Safe sleep practices are different for each child, depending on their age and other developmental factors. I have found with our foster babies that I can customize what I know to their specific needs. Try these sleep tips if you’re caring for a young child in foster care.

  1. Babies need to learn to fall asleep on their own without external props, such as rocking.
  2. Be consistent. Whatever is happening at one sleep situation needs to be happening at all sleep situations to send a clear message about what is expected.
  3. Early Bedtime
    • An early bedtime is wonderful for everyone in the family. The child goes to bed before becoming overtired and miserable, and parents get to enjoy an evening to themselves.

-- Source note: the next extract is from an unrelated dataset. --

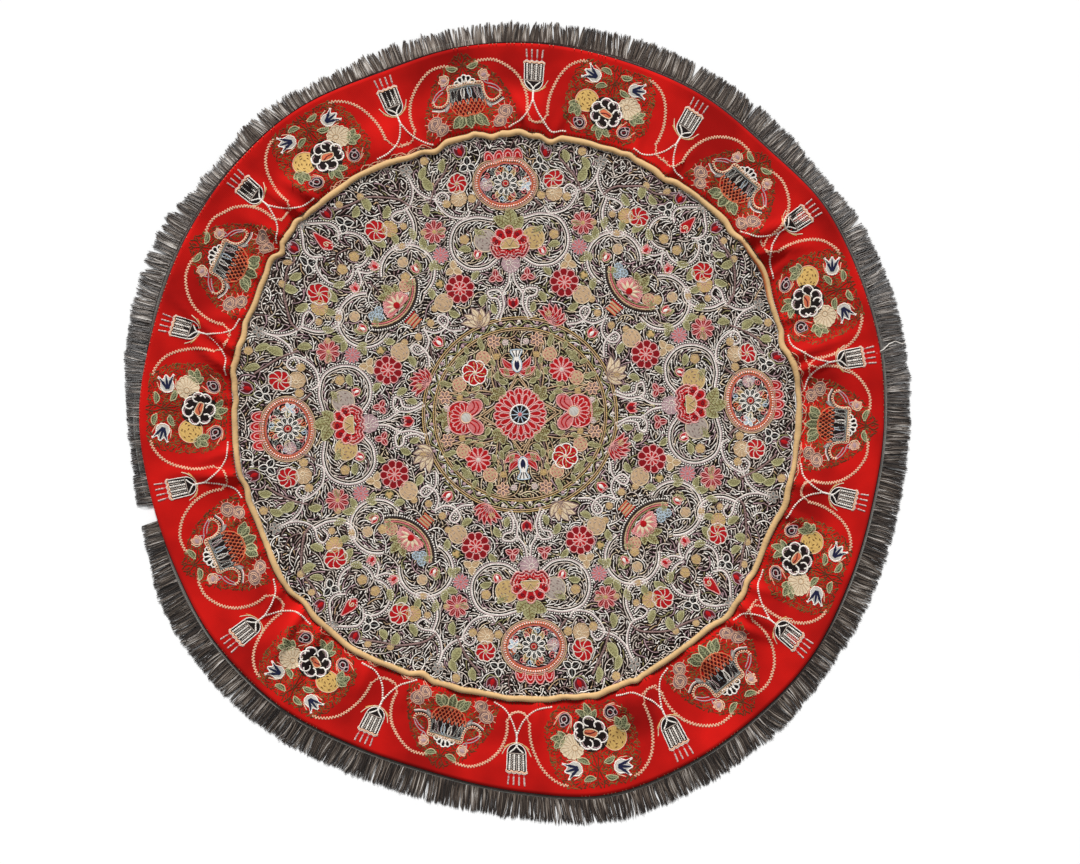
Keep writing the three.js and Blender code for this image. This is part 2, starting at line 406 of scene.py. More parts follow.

    • When a child is overtired, it becomes more difficult to settle down and fall asleep. When sleep does come, it is oftentimes more restless sleep.
    • Pick a general bedtime somewhere between 6-8 pm based on the last nap time and the baby’s age.
    • Bedtimes do not have to be set in stone. You can always move bedtimes up if your child seems too tired and cranky. Just try to not make it later.
  4. Routines
    • Start a bedtime routine at an early age. It’s an excellent cue to settle down and get ready for sleep.
    • Routine should be 20-30 minutes long.
    • Part of the routine should be in child’s room to cue bedtime.
    • Both parents should be able to do the bedtime routine and put the child to bed.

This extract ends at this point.